I started reading about noise and sound and found this book. It’s about a guy in New York City who had a sonic existential crisis on the subway platform when five trains arrived simultaneously on three different levels. He started searching for sonic spaces with absolute silence, and that got me measuring locations around me on a decibel level. I started thinking about how the quality of sound is more important than the level of it. You can adjust the quality of a sonic environment by changing how you build things and how you plant gardens. You can also adjust the quality of how we think about sonic environments, and that’s what got me thinking about the Soundwalk idea.
One Square Inch of Silence by Gordon Hempton
The documentary film Big Giant Wave is a little bit uneven, but it has some mention of a fellow named Gordon Hempton. He calls himself an acoustic ecologist, and is very concerned with the disappearing quiet in the world. The activities of humans and industry are pervasive, and it’s impossible to get away from now. Hempton is trying to use legislation to protect areas that he’s found that are particularly quiet, without airplanes passing over them or anything else. He’s very famous for recording natural sounds, which are used a lot in film soundtracks and research studies.

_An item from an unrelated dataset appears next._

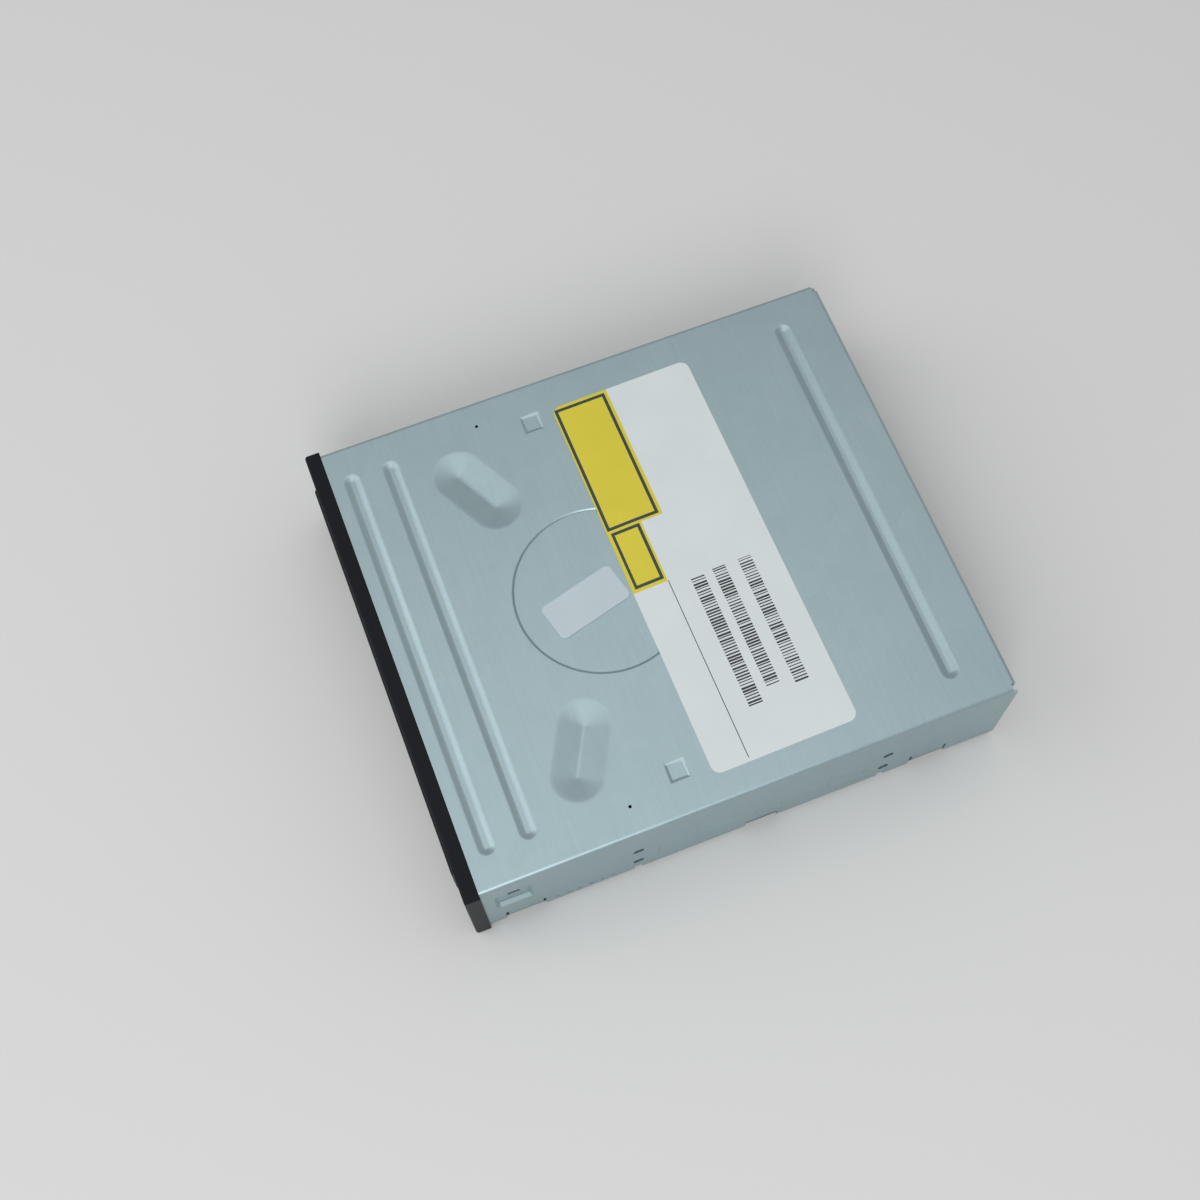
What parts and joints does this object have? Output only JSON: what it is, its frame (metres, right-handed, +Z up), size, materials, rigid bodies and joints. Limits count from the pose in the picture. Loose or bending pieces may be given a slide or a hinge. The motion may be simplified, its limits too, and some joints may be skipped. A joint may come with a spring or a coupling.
{
  "type": "optical disc drive",
  "caption": "Half-height computer disc drive: pressed steel case, dark bezel, motorised disc tray, lifting spindle and laser pickup, rear data, power and audio sockets.",
  "frame": {"origin": "centre of the bounding box's base", "axes": "+X to the right seen from the front, +Y from the bezel to the rear, +Z up"},
  "size_m": [0.148, 0.1712, 0.0414],
  "materials": {
    "case_steel": "galvanised sheet, satin",
    "base_steel": "galvanised sheet, satin",
    "bezel_plastic": "fine-textured, near black",
    "button_plastic": "satin, near black",
    "light_plastic": "frosted light guide",
    "frame_plastic": "moulded, dark grey",
    "tray_plastic": "moulded, fine-textured",
    "gear_plastic": "natural acetal",
    "slider_plastic": "natural acetal",
    "belt_rubber": "matte",
    "motor_steel": "drawn can, zinc-plated",
    "shaft_steel": "ground",
    "plate_steel": "stamped sheet",
    "damper_rubber": "matte",
    "screw_steel": "zinc-plated",
    "turntable_plastic": "moulded",
    "ring_rubber": "matte",
    "pickup_metal": "die-cast",
    "lens_shield": "black",
    "lens_glass": "coated, clear",
    "bridge_metal": "stamped sheet",
    "clamper_plastic": "moulded",
    "magnet_ferrite": "sintered, dark",
    "board_laminate": "solder-masked laminate",
    "chip_resin": "moulded resin",
    "can_metal": "sleeved cans",
    "socket_plastic": "moulded, off-white",
    "data_plastic": "moulded, black",
    "power_plastic": "moulded, off-white",
    "pin_metal": "plated",
    "label_paper": "printed film, no wording",
    "sticker_film": "silver-grey film, no wording"
  },
  "bodies": {
    "case": {"top_cover": "case_steel", "bottom_cover": "base_steel", "front_bezel": "bezel_plastic", "light_pipe": "light_plastic", "main_frame": "frame_plastic", "drive_belt": "belt_rubber", "loading_motor": "motor_steel", "clamp_bridge": "bridge_metal", "main_board": "board_laminate", "board_chips": "chip_resin", "capacitors": "can_metal", "ribbon_socket": "socket_plastic", "front_board": "board_laminate", "tact_switch": "chip_resin", "indicator_lamp": "light_plastic", "data_connector": "data_plastic", "data_pins": "pin_metal", "power_connector": "power_plastic", "power_pins": "pin_metal", "jumper_block": "data_plastic", "jumper_cap": "data_plastic", "analogue_connector": "socket_plastic", "digital_connector": "data_plastic", "cover_screws": "screw_steel", "bridge_screws": "screw_steel", "rating_label": "label_paper", "part_sticker": "sticker_film"},
    "tray": {"disc_tray": "tray_plastic", "tray_front": "bezel_plastic"},
    "tray_gear": {"tray_gear": "gear_plastic"},
    "pulley_gear": {"pulley_gear": "gear_plastic"},
    "motor_drive": {"motor_pulley": "gear_plastic", "motor_shaft": "shaft_steel"},
    "cam_slider": {"cam_slider": "slider_plastic"},
    "traverse": {"lift_frame": "frame_plastic", "rubber_dampers": "damper_rubber", "damper_screws": "screw_steel", "traverse_plate": "plate_steel", "rod_holders": "slider_plastic", "guide_rods": "shaft_steel", "spindle_motor": "motor_steel", "sled_motor": "motor_steel", "screw_bracket": "plate_steel"},
    "spindle": {"spindle_rotor": "motor_steel", "turntable": "turntable_plastic", "turntable_ring": "ring_rubber"},
    "pickup": {"pickup_body": "pickup_metal", "lens_cover": "lens_shield", "objective_lens": "lens_glass", "screw_follower": "slider_plastic"},
    "lead_screw": {"lead_screw": "shaft_steel"},
    "clamper": {"clamper": "clamper_plastic", "clamp_magnet": "magnet_ferrite", "clamp_yoke": "plate_steel"},
    "eject_button": {"eject_button": "button_plastic"}
  },
  "joints": [
    {"name": "tray_slide", "type": "slide", "parent": "case", "child": "tray", "axis": [0, -1, 0], "range_m": [0, 0.13]},
    {"name": "tray_gear_spin", "type": "hinge", "parent": "case", "child": "tray_gear", "pos_m": [-0.0449, -0.06275, 0.018], "axis": [0, 0, 1], "range_deg": [-2, 1067.1]},
    {"name": "pulley_gear_spin", "type": "hinge", "parent": "case", "child": "pulley_gear", "pos_m": [-0.028, -0.06275, 0.014], "axis": [0, 0, 1], "range_deg": [-2664.2, 4]},
    {"name": "motor_spin", "type": "hinge", "parent": "case", "child": "motor_drive", "pos_m": [-0.004, -0.06275, 0.014], "axis": [0, 0, 1], "range_deg": [-7101.8, 8]},
    {"name": "traverse_tilt", "type": "hinge", "parent": "case", "child": "traverse", "pos_m": [0, 0.06565, 0.014], "axis": [-1, 0, 0], "range_deg": [0, 5.06]},
    {"name": "cam_slide", "type": "slide", "parent": "case", "child": "cam_slider", "axis": [1, 0, 0], "range_m": [0, 0.0241]},
    {"name": "spindle_spin", "type": "hinge", "parent": "traverse", "child": "spindle", "pos_m": [0, -0.0167, 0.01776], "axis": [0, -0.0881, 0.9961], "continuous": true},
    {"name": "clamper_spin", "type": "hinge", "parent": "case", "child": "clamper", "pos_m": [0, -0.01605, 0.033], "axis": [0, 0, 1], "continuous": true},
    {"name": "pickup_slide", "type": "slide", "parent": "traverse", "child": "pickup", "axis": [0, 0.9961, 0.0881], "range_m": [0, 0.0365]},
    {"name": "screw_spin", "type": "hinge", "parent": "traverse", "child": "lead_screw", "pos_m": [0.0345, 0.02921, 0.0174], "axis": [0, 0.9961, 0.0881], "range_deg": [-4, 4384]},
    {"name": "eject_press", "type": "slide", "parent": "case", "child": "eject_button", "axis": [0, 1, 0], "range_m": [0, 0.0008], "stiffness_N_per_m": 800}
  ],
  "couplings": [
    {"joint": "tray_gear_spin", "follows": "tray_slide", "rad_per_m": 142.86},
    {"joint": "pulley_gear_spin", "follows": "tray_slide", "rad_per_m": -357.14},
    {"joint": "motor_spin", "follows": "tray_slide", "rad_per_m": -952.38},
    {"joint": "cam_slide", "follows": "traverse_tilt", "m_per_rad": 0.27198},
    {"joint": "clamper_spin", "follows": "spindle_spin", "ratio": 1},
    {"joint": "screw_spin", "follows": "pickup_slide", "rad_per_m": 2094.4}
  ]
}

The book he wrote is about a park in Washington on the West Coast, which he considers the quietest place in the United States. He leaves there and goes across the country looking for similar spaces. Those are the things I’ve read that informed my Soundwalk, but the difference is that I’m looking for the quiet within us by focusing our listening in a different way. John Cage found that Times Square can be an amazing musical experience if you focus your attention on the “silence” for four minutes and 33 seconds.